= SUPPLIED DATA =
○ ○ ○ ○
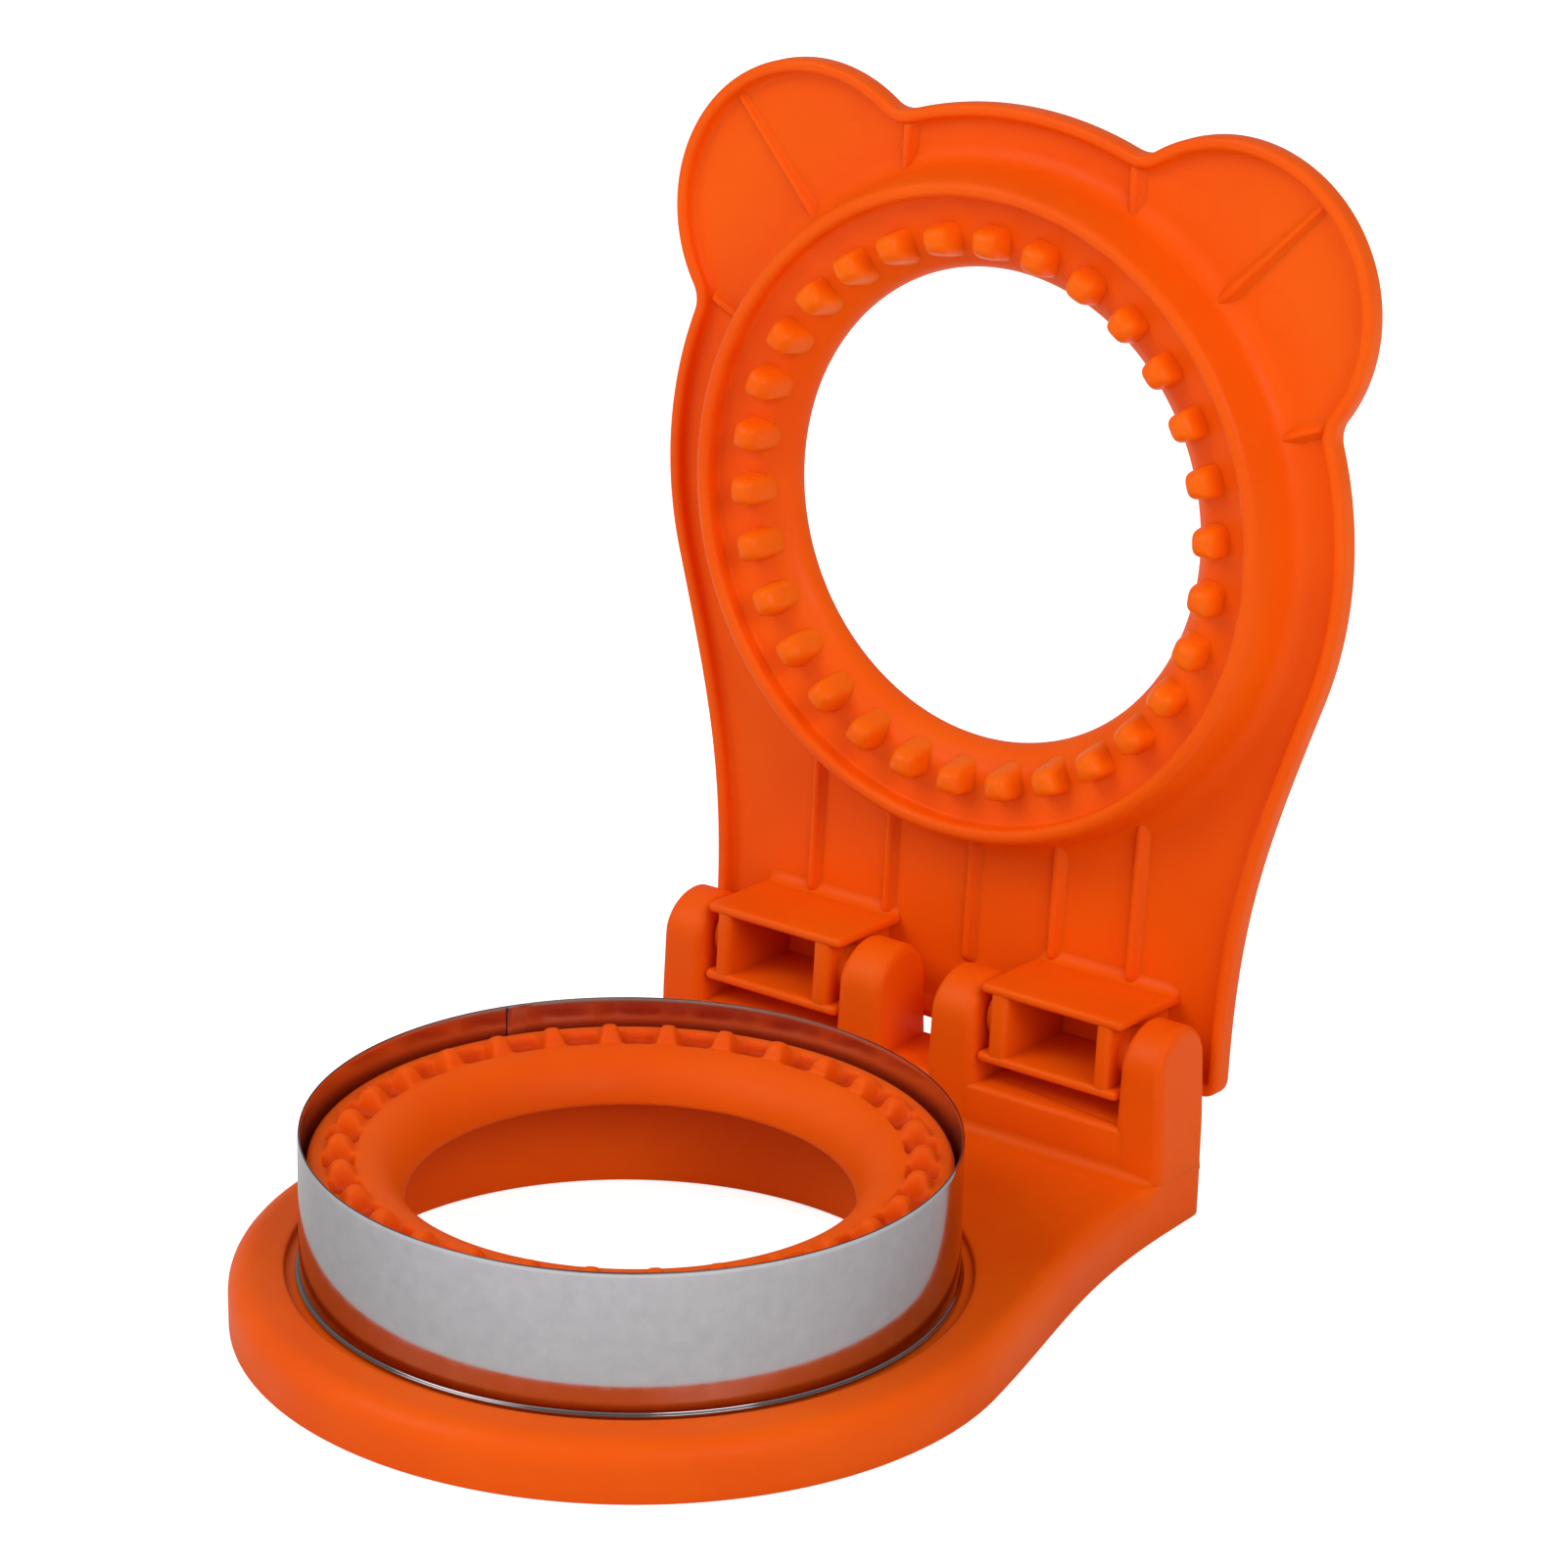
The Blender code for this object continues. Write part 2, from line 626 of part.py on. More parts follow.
def pressing_profile():
    """The block under the lid that the pressing ring is cut from, from the middle of its top down."""
    profile = [(0, RING_ROOT_Z), (RING_FOOT_RADIUS, RING_ROOT_Z)]
    profile += quarter((RING_FOOT_RADIUS, LID_FLOOR_Z + RING_FOOT_SINK), (RING_TOP_RADIUS, RING_FOOT_Z), True)
    profile += quarter((RING_RADIUS, RING_PEAK_Z + RING_ROUND), (RING_PEAK_RADII[1], RING_PEAK_Z), False)
    return profile + [(0, RING_PEAK_Z)]


def throat_profile():
    """The hole, the funnel, the pressing floor and the ring's inner wall, from the middle of its top down."""
    above = LID_TOP_Z + PROUD
    profile = [(0, above), (LID_HOLE_MOUTH_RADIUS, above)]
    profile += quarter((LID_HOLE_MOUTH_RADIUS, LID_TOP_Z), (LID_HOLE_RADIUS, LID_HOLE_Z), True)
    profile += quarter(profile[-1], (PRESS_FLOOR_INNER_RADIUS, PRESS_FLOOR_INNER_Z), False)[1:]
    profile.append((RING_INNER_RADIUS - PRESS_FLOOR_ROUND, PRESS_FLOOR_OUTER_Z))
    profile.append((RING_INNER_RADIUS, PRESS_FLOOR_OUTER_Z - PRESS_FLOOR_ROUND))
    profile += quarter((RING_INNER_RADIUS, RING_PEAK_Z + RING_ROUND), (RING_PEAK_RADII[0], RING_PEAK_Z), False)
    return profile + [(RING_PEAK_RADII[0], RING_PEAK_Z - PROUD), (0, RING_PEAK_Z - PROUD)]


def groove_profile():
    """The groove in the lid's outer face that keeps the pressing ring's wall even."""
    above = LID_TOP_Z + PROUD
    profile = [(GROOVE_OUTER_RADIUS, above), (GROOVE_OUTER_RADIUS, LID_TOP_Z)]
    profile.append((GROOVE_FOOT_RADIUS, GROOVE_FLOOR_Z))
    profile += quarter((GROOVE_BEND_RADIUS, GROOVE_FLOOR_Z), (GROOVE_INNER_RADIUS, GROOVE_BEND_Z), True)
    return profile + [(GROOVE_INNER_RADIUS, above)]


def knuckle_box(name, sign):
    """The tools that make one knuckle box: two plates, two side walls and two bosses round the pins."""
    low_x, high_x = sorted((sign * BOX_X[0], sign * BOX_X[1]))
    root = LID_FLOOR_Z + RIB_ROOT
    tools = []
    for face, near_y in (("front", BOX_FRONT_Y), ("back", BOX_BACK_Y - BOX_PLATE)):
        plate = block(
            name + "_" + face + "_plate", (low_x, near_y, BOX_MOUTH_Z), (high_x, near_y + BOX_PLATE, root),
        )
        round_edges(plate, BOX_ROUND, 2)
        tools.append(plate)
    for place, wall in zip(("inner", "outer"), BOX_WALLS_X):
        low, high = sorted((sign * wall[0], sign * wall[1]))
        tools.append(block(
            name + "_" + place + "_wall",
            (low, BOX_FRONT_Y + BOX_PLATE - BOX_PLATE_LAP, BOX_MOUTH_Z + BOX_WALL_INSET),
            (high, BOX_BACK_Y - BOX_PLATE + BOX_PLATE_LAP, root),
        ))
    inner_end = sign * (TOWERS_X[1][1] + BOX_BOSS_GAP)
    outer_end = sign * (TOWERS_X[0][0] - BOX_BOSS_GAP)
    inner_root = sign * (BOX_WALLS_X[0][0] + BOX_PLATE_LAP)
    outer_root = sign * (BOX_WALLS_X[1][1] - BOX_PLATE_LAP)
    tools.append(rod(name + "_inner_boss", BOX_BOSS_RADIUS, inner_end, inner_root))
    tools.append(rod(name + "_outer_boss", BOX_BOSS_RADIUS, outer_root, outer_end))
    return tools


def lid_ribs():
    """The low ribs: five back to the hinge, one at each ear's inner notch and two fanned into each ear."""
    low, high = LID_FLOOR_Z - RIB_DROP, LID_FLOOR_Z + RIB_ROOT
    ribs = []
    box_end = BOX_FRONT_Y + BOX_PLATE / 2
    for x, end_y in [(x, box_end) for x in BACK_RIBS_X] + [(0, MIDDLE_RIB_END_Y)]:
        start_y = math.sqrt(RIB_START_RADIUS**2 - x**2)
        ribs.append(block("back_rib", (x - RIB_WIDTH / 2, start_y, low), (x + RIB_WIDTH / 2, end_y, high)))
    for x in (-NOTCH_RIB_X, NOTCH_RIB_X):
        start_y = -math.sqrt(RIB_START_RADIUS**2 - x**2)
        low_corner = (x - RIB_WIDTH / 2, NOTCH_RIB_END_Y, low)
        ribs.append(block("notch_rib", low_corner, (x + RIB_WIDTH / 2, start_y, high)))
    for angle, end in FAN_RIBS:
        for sign in (-1, 1):
            ribs.append(spoke("ear_rib", sign * angle, RIB_START_RADIUS, end, RIB_WIDTH, low, high))
    return ribs


def bump_shapes():
    """The bumps, their roots sloped to stay inside the funnel's wall."""
    bumps = tapered_ring("bumps", [
        ((BUMP_TIP_Z, BUMP_TIP_Z), BUMP_TIP_RADII, BUMP_TIP_WIDTHS),
        (BUMP_ROOT_Z, BUMP_ROOT_RADII, BUMP_ROOT_WIDTHS),
    ])
    round_edges(bumps, BUMP_ROUND, 2)
    return bumps


def heel_wall():
    """The rim carried lower along the heel, where it meets the towers and stops the open lid."""
    half = LID_HALF_WIDTH - LID_HEEL_CORNER
    low = (-half, LID_HEEL_Y - LID_RIM_WALL + HEEL_WALL_INSET, HEEL_WALL_Z)
    return block("heel_wall", low, (half, LID_HEEL_Y - HEEL_WALL_INSET, HEEL_WALL_ROOT_Z))


def lid_shell():
    """The moulded lid: plate and rim, pressing ring, funnel, bumps, ribs and knuckle boxes."""
    lid = prism("lid_shell", lid_outline(0), LID_RIM_Z, LID_TOP_Z)
    round_level(lid, LID_TOP_Z, LID_EDGE_ROUND)
    combine(lid, prism("lid_tray", lid_outline(LID_RIM_WALL), LID_RIM_Z - PROUD, LID_FLOOR_Z), "DIFFERENCE")
    combine(lid, turned("pressing_block", pressing_profile()), "UNION")
    combine(lid, heel_wall(), "UNION")
    for rib in lid_ribs():
        combine(lid, rib, "UNION")
    for name, sign in (("left_box", -1), ("right_box", 1)):
        for tool in knuckle_box(name, sign):
            combine(lid, tool, "UNION")
    combine(lid, turned("throat", throat_profile()), "DIFFERENCE")
    combine(lid, bump_shapes(), "UNION")
    combine(lid, turned("outer_groove", groove_profile()), "DIFFERENCE")
    for name, _, _, face_x in tower_spans():
        tower_end, box_end = pin_reach(face_x)
        end = box_end + math.copysign(PIN_END_GAP, box_end - tower_end)
        combine(lid, rod("box_bore_" + name, PIN_RADIUS + PIN_CLEARANCE, face_x, end), "DIFFERENCE")
    return lid


# Materials, placing and the finished object


def material(name, colour, roughness, metallic):
    """A plain surface."""
    surface = bpy.data.materials.new(name)
    surface.use_nodes = True
    shader = surface.node_tree.nodes["Principled BSDF"]
    shader.inputs["Base Color"].default_value = (*colour, 1)
    shader.inputs["Roughness"].default_value = roughness
    shader.inputs["Metallic"].default_value = metallic
    return surface


def finish(piece, surface):
    """Sets a piece's mesh, surface and shading, and moves it among the pieces."""
    piece = to_mesh(piece)
    TOOLS.objects.unlink(piece)
    PIECES.objects.link(piece)
    piece.hide_render = False
    piece.display_type = "TEXTURED"
    piece.data.materials.append(surface)
    piece.data.shade_smooth()
    piece.data.set_sharp_from_angle(angle=math.radians(SHARP_DEG))
    return piece


def opened(y, z):
    """Where a point of the closed lid comes when the lid stands open."""
    turn = math.radians(OPEN_DEG)
    across, up = y - HINGE_Y, z - HINGE_Z
    return (
        HINGE_Y + across * math.cos(turn) + up * math.sin(turn),
        HINGE_Z - across * math.sin(turn) + up * math.cos(turn),
    )


def empty(name, parent, place):
    """A point that carries other objects."""
    point = bpy.data.objects.new(name, None)
    PIECES.objects.link(point)
    point.parent = parent
    point.location = place
    return point


def build():
    """Makes every piece, stands the lid open and centres the whole on its footprint."""
    orange = (0.84, 0.10, 0.012)
    steel = (0.55, 0.54, 0.52)
    base = finish(base_shell(), material("base_orange", orange, 0.38, 0))
    seal = finish(sealing_ring(), material("sealing_ring_orange", orange, 0.38, 0))
    cutter = finish(cutter_ring(), material("cutter_steel", steel, 0.28, 1))
    lid = finish(lid_shell(), material("lid_orange", orange, 0.34, 0))
    pin_steel = material("pin_steel", steel, 0.35, 1)
    pins = [finish(pin, pin_steel) for pin in hinge_pins()]

    back_y = opened(-EAR_Y - EAR_RADIUS + LID_EDGE_ROUND, LID_TOP_Z)[0]
    middle_y = (back_y - BASE_RADIUS) / 2
    stand = empty("stand", None, (0, -middle_y, 0))
    hinge = empty("lid_hinge", stand, (0, HINGE_Y, HINGE_Z))
    hinge.rotation_euler.x = -math.radians(OPEN_DEG)
    for piece in [base, seal, cutter] + pins:
        piece.parent = stand
    lid.parent = hinge
    lid.location = (0, -HINGE_Y, -HINGE_Z)
    bpy.context.view_layer.update()


build()
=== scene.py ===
# %% [markdown]
# # A sandwich cutter and sealer
#
# The real object is two orange mouldings joined by a hinge. The lower one holds a round steel cutter with a
# crimping ring inside it. The upper one is a lid with two ears and a ring of bumps that push the bread into
# the crimping ring's pockets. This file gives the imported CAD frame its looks: every surface is worked out
# again as a fine grid, with the soft corners and fillets that moulded plastic has.

# %% Start and load the frame
import json
import math

import bmesh
import bpy
import numpy as np
from mathutils import Matrix, Vector


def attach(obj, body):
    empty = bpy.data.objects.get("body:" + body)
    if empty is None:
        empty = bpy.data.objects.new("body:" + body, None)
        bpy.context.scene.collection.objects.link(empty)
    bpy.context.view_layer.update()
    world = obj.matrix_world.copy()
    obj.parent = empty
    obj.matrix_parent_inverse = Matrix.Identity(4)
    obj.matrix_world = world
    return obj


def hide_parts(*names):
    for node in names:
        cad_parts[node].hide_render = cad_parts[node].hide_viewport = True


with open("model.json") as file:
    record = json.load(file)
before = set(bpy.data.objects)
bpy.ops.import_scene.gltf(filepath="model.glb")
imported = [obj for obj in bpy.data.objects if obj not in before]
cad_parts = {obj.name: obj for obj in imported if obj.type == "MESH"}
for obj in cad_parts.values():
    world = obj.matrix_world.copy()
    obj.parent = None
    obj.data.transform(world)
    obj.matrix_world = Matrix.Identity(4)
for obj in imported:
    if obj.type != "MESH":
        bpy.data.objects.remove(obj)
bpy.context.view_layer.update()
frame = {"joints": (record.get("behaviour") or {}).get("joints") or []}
hinge = frame["joints"][0]["pos_m"]
print("the lid turns about y, z =", [round(1000 * value, 2) for value in hinge[1:]], "mm")

# %% [markdown]
# ## Where things are
#
# All the shapes are drawn in millimetres, round the cutter's own centre line, with the lid closed: the lid's
# ring and the base's ring are then plain circles about one axis. The lid's points are turned open afterwards,
# about the hinge. Drawing the lid where it stands would put a tilt into every number. Sizes that more than
# one part needs have their names here.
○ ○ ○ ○
= REQUIRED TASK =
Quote the lines that begin at the line containing "back_y = opened(-EAR_Y" and end at the line containing "import math", keeping both of those lines.

= COMPLETE OUTPUT =
    back_y = opened(-EAR_Y - EAR_RADIUS + LID_EDGE_ROUND, LID_TOP_Z)[0]
    middle_y = (back_y - BASE_RADIUS) / 2
    stand = empty("stand", None, (0, -middle_y, 0))
    hinge = empty("lid_hinge", stand, (0, HINGE_Y, HINGE_Z))
    hinge.rotation_euler.x = -math.radians(OPEN_DEG)
    for piece in [base, seal, cutter] + pins:
        piece.parent = stand
    lid.parent = hinge
    lid.location = (0, -HINGE_Y, -HINGE_Z)
    bpy.context.view_layer.update()


build()
=== scene.py ===
# %% [markdown]
# # A sandwich cutter and sealer
#
# The real object is two orange mouldings joined by a hinge. The lower one holds a round steel cutter with a
# crimping ring inside it. The upper one is a lid with two ears and a ring of bumps that push the bread into
# the crimping ring's pockets. This file gives the imported CAD frame its looks: every surface is worked out
# again as a fine grid, with the soft corners and fillets that moulded plastic has.

# %% Start and load the frame
import json
import math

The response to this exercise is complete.